> [STATED GOAL]: Reproduce all records verbatim.

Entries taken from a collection
● ● ● ● ● ● ●

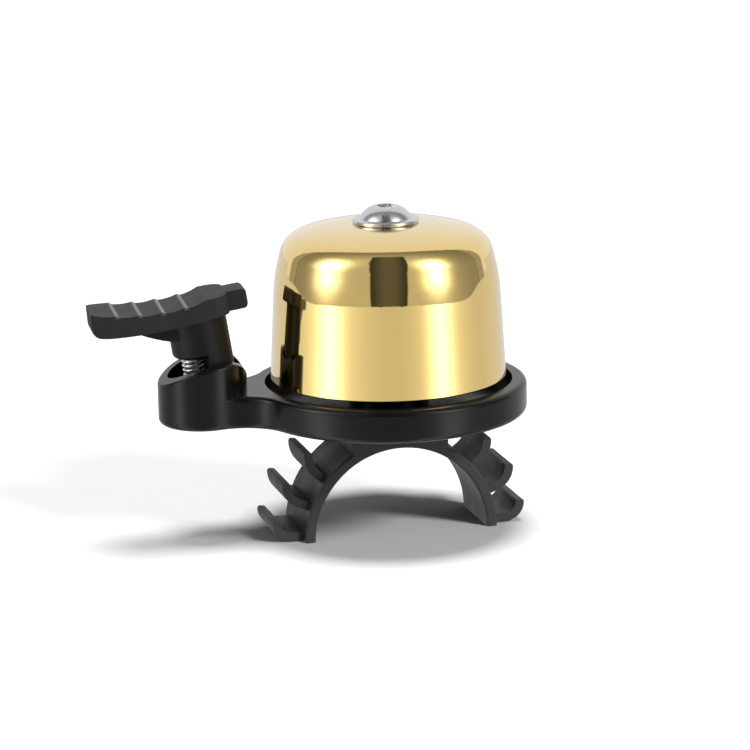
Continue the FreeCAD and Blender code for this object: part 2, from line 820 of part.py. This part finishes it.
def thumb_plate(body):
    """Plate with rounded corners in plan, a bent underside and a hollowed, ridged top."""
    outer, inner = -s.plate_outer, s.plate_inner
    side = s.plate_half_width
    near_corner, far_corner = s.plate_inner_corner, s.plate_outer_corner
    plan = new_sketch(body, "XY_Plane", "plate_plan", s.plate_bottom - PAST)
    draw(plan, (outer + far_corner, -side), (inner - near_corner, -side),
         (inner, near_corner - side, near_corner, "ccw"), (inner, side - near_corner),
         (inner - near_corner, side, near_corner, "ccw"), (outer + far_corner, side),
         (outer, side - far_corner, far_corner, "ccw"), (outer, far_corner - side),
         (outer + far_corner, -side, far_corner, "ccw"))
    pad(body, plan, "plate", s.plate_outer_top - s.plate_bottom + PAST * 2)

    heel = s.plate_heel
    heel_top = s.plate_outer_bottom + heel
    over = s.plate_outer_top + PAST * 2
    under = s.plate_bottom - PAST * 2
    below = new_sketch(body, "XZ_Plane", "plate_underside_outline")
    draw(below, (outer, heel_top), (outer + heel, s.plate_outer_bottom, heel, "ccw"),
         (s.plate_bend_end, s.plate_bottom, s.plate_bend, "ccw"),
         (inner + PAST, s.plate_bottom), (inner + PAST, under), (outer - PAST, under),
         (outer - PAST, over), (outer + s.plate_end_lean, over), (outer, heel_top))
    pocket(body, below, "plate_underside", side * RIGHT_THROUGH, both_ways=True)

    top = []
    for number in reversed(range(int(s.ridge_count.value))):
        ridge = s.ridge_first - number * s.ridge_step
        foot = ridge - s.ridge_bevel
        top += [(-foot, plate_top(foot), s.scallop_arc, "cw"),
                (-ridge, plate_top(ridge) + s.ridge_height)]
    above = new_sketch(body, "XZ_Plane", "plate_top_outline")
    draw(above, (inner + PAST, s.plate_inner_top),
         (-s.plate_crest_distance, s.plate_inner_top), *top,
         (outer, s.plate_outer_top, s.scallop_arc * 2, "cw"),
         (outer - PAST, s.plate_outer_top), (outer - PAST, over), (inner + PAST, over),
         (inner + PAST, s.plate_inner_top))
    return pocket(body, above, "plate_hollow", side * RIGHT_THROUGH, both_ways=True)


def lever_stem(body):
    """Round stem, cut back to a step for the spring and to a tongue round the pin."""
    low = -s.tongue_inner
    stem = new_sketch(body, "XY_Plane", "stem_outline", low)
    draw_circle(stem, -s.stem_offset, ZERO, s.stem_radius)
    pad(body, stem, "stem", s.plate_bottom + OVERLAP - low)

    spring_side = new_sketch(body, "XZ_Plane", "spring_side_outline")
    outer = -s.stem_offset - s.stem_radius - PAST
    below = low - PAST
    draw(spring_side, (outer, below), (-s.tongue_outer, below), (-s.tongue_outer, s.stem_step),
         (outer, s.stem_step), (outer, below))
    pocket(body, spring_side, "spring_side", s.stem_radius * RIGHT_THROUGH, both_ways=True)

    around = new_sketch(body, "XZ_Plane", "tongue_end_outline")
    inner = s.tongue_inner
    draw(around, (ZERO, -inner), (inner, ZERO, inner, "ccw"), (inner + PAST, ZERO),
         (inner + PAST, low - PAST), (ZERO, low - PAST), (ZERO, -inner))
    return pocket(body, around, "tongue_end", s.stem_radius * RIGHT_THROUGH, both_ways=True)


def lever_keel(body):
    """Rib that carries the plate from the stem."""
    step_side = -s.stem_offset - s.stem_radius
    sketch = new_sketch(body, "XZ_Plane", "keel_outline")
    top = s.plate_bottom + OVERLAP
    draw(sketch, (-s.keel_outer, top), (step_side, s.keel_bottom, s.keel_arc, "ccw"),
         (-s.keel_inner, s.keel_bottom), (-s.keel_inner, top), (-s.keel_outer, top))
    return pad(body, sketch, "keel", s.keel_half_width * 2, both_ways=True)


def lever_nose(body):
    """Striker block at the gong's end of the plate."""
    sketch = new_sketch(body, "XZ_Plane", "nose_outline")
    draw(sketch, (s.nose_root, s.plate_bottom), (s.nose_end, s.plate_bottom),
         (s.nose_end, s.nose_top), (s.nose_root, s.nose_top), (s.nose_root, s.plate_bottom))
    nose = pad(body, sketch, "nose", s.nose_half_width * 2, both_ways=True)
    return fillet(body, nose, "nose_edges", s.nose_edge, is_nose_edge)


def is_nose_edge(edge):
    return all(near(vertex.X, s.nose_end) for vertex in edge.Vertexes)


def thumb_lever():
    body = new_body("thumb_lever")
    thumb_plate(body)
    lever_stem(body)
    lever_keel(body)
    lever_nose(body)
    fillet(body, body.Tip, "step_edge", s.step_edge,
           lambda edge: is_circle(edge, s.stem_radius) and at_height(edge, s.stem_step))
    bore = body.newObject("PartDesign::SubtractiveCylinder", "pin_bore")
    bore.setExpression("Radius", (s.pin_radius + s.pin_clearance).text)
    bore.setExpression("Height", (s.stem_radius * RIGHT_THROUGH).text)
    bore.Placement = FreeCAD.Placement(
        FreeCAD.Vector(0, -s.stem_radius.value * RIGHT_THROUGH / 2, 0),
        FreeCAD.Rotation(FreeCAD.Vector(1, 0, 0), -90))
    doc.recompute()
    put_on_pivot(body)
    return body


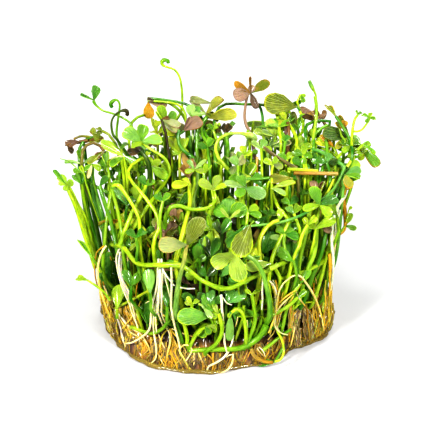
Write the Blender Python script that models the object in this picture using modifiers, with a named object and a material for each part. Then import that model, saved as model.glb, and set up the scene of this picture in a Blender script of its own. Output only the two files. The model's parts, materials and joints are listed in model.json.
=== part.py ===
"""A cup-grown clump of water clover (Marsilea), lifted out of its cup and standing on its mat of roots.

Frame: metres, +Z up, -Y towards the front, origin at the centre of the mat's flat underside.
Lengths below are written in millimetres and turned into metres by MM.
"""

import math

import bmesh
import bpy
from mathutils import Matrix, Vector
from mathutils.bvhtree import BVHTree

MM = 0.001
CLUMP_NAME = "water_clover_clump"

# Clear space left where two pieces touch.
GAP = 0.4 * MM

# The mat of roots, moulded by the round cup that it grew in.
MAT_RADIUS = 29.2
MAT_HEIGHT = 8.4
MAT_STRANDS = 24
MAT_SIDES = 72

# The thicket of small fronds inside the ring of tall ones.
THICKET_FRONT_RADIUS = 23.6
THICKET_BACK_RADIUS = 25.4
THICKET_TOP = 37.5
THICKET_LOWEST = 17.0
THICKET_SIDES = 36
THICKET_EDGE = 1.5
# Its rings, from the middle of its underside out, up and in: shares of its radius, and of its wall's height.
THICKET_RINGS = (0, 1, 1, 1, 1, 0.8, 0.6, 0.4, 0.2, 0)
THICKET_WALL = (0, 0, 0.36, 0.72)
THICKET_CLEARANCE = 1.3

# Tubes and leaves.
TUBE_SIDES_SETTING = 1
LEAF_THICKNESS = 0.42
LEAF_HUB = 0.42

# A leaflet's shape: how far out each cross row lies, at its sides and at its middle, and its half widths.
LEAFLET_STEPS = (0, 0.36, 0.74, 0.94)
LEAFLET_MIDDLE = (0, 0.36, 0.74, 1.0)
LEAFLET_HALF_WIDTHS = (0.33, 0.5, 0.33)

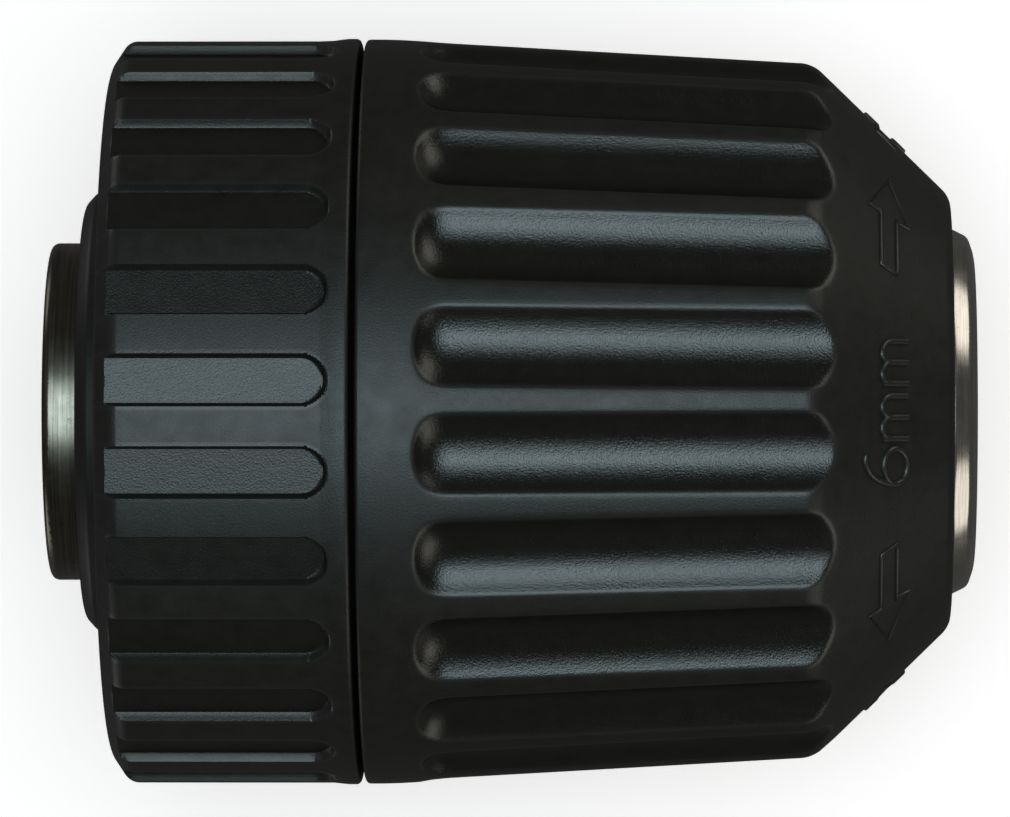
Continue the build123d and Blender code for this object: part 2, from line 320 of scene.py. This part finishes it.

● ● ● ● ● ● ●

> [SOLVED EXERCISE]:
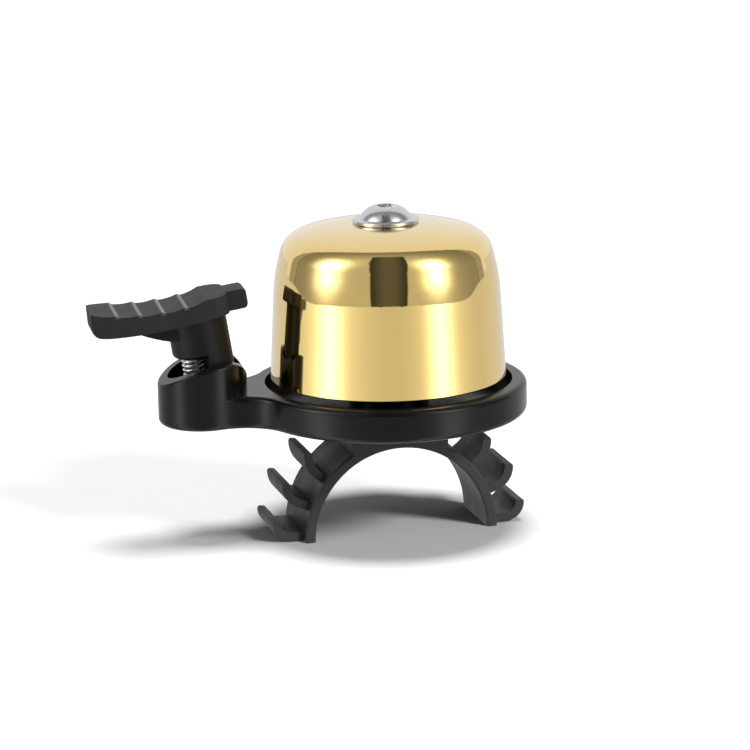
Continue the FreeCAD and Blender code for this object: part 2, from line 820 of part.py. This part finishes it.
def thumb_plate(body):
    """Plate with rounded corners in plan, a bent underside and a hollowed, ridged top."""
    outer, inner = -s.plate_outer, s.plate_inner
    side = s.plate_half_width
    near_corner, far_corner = s.plate_inner_corner, s.plate_outer_corner
    plan = new_sketch(body, "XY_Plane", "plate_plan", s.plate_bottom - PAST)
    draw(plan, (outer + far_corner, -side), (inner - near_corner, -side),
         (inner, near_corner - side, near_corner, "ccw"), (inner, side - near_corner),
         (inner - near_corner, side, near_corner, "ccw"), (outer + far_corner, side),
         (outer, side - far_corner, far_corner, "ccw"), (outer, far_corner - side),
         (outer + far_corner, -side, far_corner, "ccw"))
    pad(body, plan, "plate", s.plate_outer_top - s.plate_bottom + PAST * 2)

    heel = s.plate_heel
    heel_top = s.plate_outer_bottom + heel
    over = s.plate_outer_top + PAST * 2
    under = s.plate_bottom - PAST * 2
    below = new_sketch(body, "XZ_Plane", "plate_underside_outline")
    draw(below, (outer, heel_top), (outer + heel, s.plate_outer_bottom, heel, "ccw"),
         (s.plate_bend_end, s.plate_bottom, s.plate_bend, "ccw"),
         (inner + PAST, s.plate_bottom), (inner + PAST, under), (outer - PAST, under),
         (outer - PAST, over), (outer + s.plate_end_lean, over), (outer, heel_top))
    pocket(body, below, "plate_underside", side * RIGHT_THROUGH, both_ways=True)

    top = []
    for number in reversed(range(int(s.ridge_count.value))):
        ridge = s.ridge_first - number * s.ridge_step
        foot = ridge - s.ridge_bevel
        top += [(-foot, plate_top(foot), s.scallop_arc, "cw"),
                (-ridge, plate_top(ridge) + s.ridge_height)]
    above = new_sketch(body, "XZ_Plane", "plate_top_outline")
    draw(above, (inner + PAST, s.plate_inner_top),
         (-s.plate_crest_distance, s.plate_inner_top), *top,
         (outer, s.plate_outer_top, s.scallop_arc * 2, "cw"),
         (outer - PAST, s.plate_outer_top), (outer - PAST, over), (inner + PAST, over),
         (inner + PAST, s.plate_inner_top))
    return pocket(body, above, "plate_hollow", side * RIGHT_THROUGH, both_ways=True)


def lever_stem(body):
    """Round stem, cut back to a step for the spring and to a tongue round the pin."""
    low = -s.tongue_inner
    stem = new_sketch(body, "XY_Plane", "stem_outline", low)
    draw_circle(stem, -s.stem_offset, ZERO, s.stem_radius)
    pad(body, stem, "stem", s.plate_bottom + OVERLAP - low)

    spring_side = new_sketch(body, "XZ_Plane", "spring_side_outline")
    outer = -s.stem_offset - s.stem_radius - PAST
    below = low - PAST
    draw(spring_side, (outer, below), (-s.tongue_outer, below), (-s.tongue_outer, s.stem_step),
         (outer, s.stem_step), (outer, below))
    pocket(body, spring_side, "spring_side", s.stem_radius * RIGHT_THROUGH, both_ways=True)

    around = new_sketch(body, "XZ_Plane", "tongue_end_outline")
    inner = s.tongue_inner
    draw(around, (ZERO, -inner), (inner, ZERO, inner, "ccw"), (inner + PAST, ZERO),
         (inner + PAST, low - PAST), (ZERO, low - PAST), (ZERO, -inner))
    return pocket(body, around, "tongue_end", s.stem_radius * RIGHT_THROUGH, both_ways=True)


def lever_keel(body):
    """Rib that carries the plate from the stem."""
    step_side = -s.stem_offset - s.stem_radius
    sketch = new_sketch(body, "XZ_Plane", "keel_outline")
    top = s.plate_bottom + OVERLAP
    draw(sketch, (-s.keel_outer, top), (step_side, s.keel_bottom, s.keel_arc, "ccw"),
         (-s.keel_inner, s.keel_bottom), (-s.keel_inner, top), (-s.keel_outer, top))
    return pad(body, sketch, "keel", s.keel_half_width * 2, both_ways=True)


def lever_nose(body):
    """Striker block at the gong's end of the plate."""
    sketch = new_sketch(body, "XZ_Plane", "nose_outline")
    draw(sketch, (s.nose_root, s.plate_bottom), (s.nose_end, s.plate_bottom),
         (s.nose_end, s.nose_top), (s.nose_root, s.nose_top), (s.nose_root, s.plate_bottom))
    nose = pad(body, sketch, "nose", s.nose_half_width * 2, both_ways=True)
    return fillet(body, nose, "nose_edges", s.nose_edge, is_nose_edge)


def is_nose_edge(edge):
    return all(near(vertex.X, s.nose_end) for vertex in edge.Vertexes)


def thumb_lever():
    body = new_body("thumb_lever")
    thumb_plate(body)
    lever_stem(body)
    lever_keel(body)
    lever_nose(body)
    fillet(body, body.Tip, "step_edge", s.step_edge,
           lambda edge: is_circle(edge, s.stem_radius) and at_height(edge, s.stem_step))
    bore = body.newObject("PartDesign::SubtractiveCylinder", "pin_bore")
    bore.setExpression("Radius", (s.pin_radius + s.pin_clearance).text)
    bore.setExpression("Height", (s.stem_radius * RIGHT_THROUGH).text)
    bore.Placement = FreeCAD.Placement(
        FreeCAD.Vector(0, -s.stem_radius.value * RIGHT_THROUGH / 2, 0),
        FreeCAD.Rotation(FreeCAD.Vector(1, 0, 0), -90))
    doc.recompute()
    put_on_pivot(body)
    return body


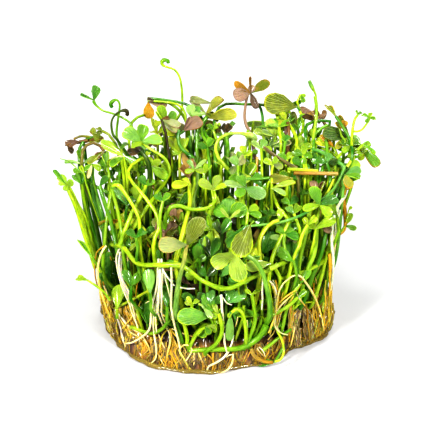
Write the Blender Python script that models the object in this picture using modifiers, with a named object and a material for each part. Then import that model, saved as model.glb, and set up the scene of this picture in a Blender script of its own. Output only the two files. The model's parts, materials and joints are listed in model.json.
=== part.py ===
"""A cup-grown clump of water clover (Marsilea), lifted out of its cup and standing on its mat of roots.

Frame: metres, +Z up, -Y towards the front, origin at the centre of the mat's flat underside.
Lengths below are written in millimetres and turned into metres by MM.
"""

import math

import bmesh
import bpy
from mathutils import Matrix, Vector
from mathutils.bvhtree import BVHTree

MM = 0.001
CLUMP_NAME = "water_clover_clump"

# Clear space left where two pieces touch.
GAP = 0.4 * MM

# The mat of roots, moulded by the round cup that it grew in.
MAT_RADIUS = 29.2
MAT_HEIGHT = 8.4
MAT_STRANDS = 24
MAT_SIDES = 72

# The thicket of small fronds inside the ring of tall ones.
THICKET_FRONT_RADIUS = 23.6
THICKET_BACK_RADIUS = 25.4
THICKET_TOP = 37.5
THICKET_LOWEST = 17.0
THICKET_SIDES = 36
THICKET_EDGE = 1.5
# Its rings, from the middle of its underside out, up and in: shares of its radius, and of its wall's height.
THICKET_RINGS = (0, 1, 1, 1, 1, 0.8, 0.6, 0.4, 0.2, 0)
THICKET_WALL = (0, 0, 0.36, 0.72)
THICKET_CLEARANCE = 1.3

# Tubes and leaves.
TUBE_SIDES_SETTING = 1
LEAF_THICKNESS = 0.42
LEAF_HUB = 0.42

# A leaflet's shape: how far out each cross row lies, at its sides and at its middle, and its half widths.
LEAFLET_STEPS = (0, 0.36, 0.74, 0.94)
LEAFLET_MIDDLE = (0, 0.36, 0.74, 1.0)
LEAFLET_HALF_WIDTHS = (0.33, 0.5, 0.33)

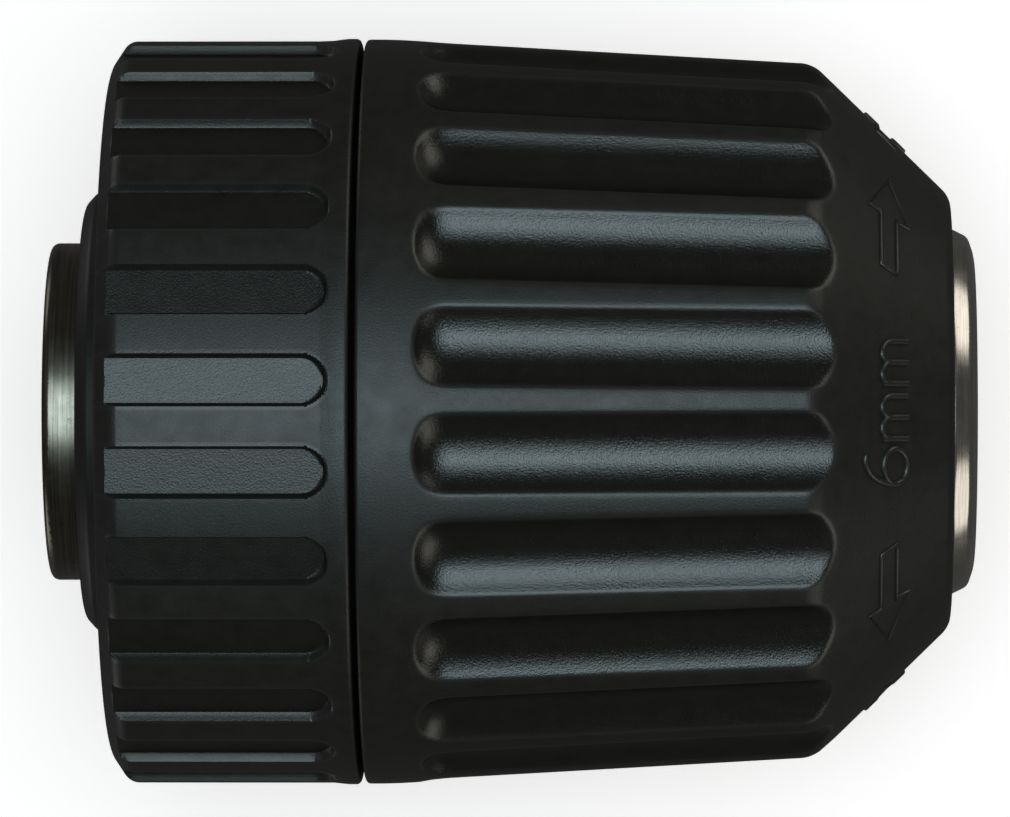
Continue the build123d and Blender code for this object: part 2, from line 320 of scene.py. This part finishes it.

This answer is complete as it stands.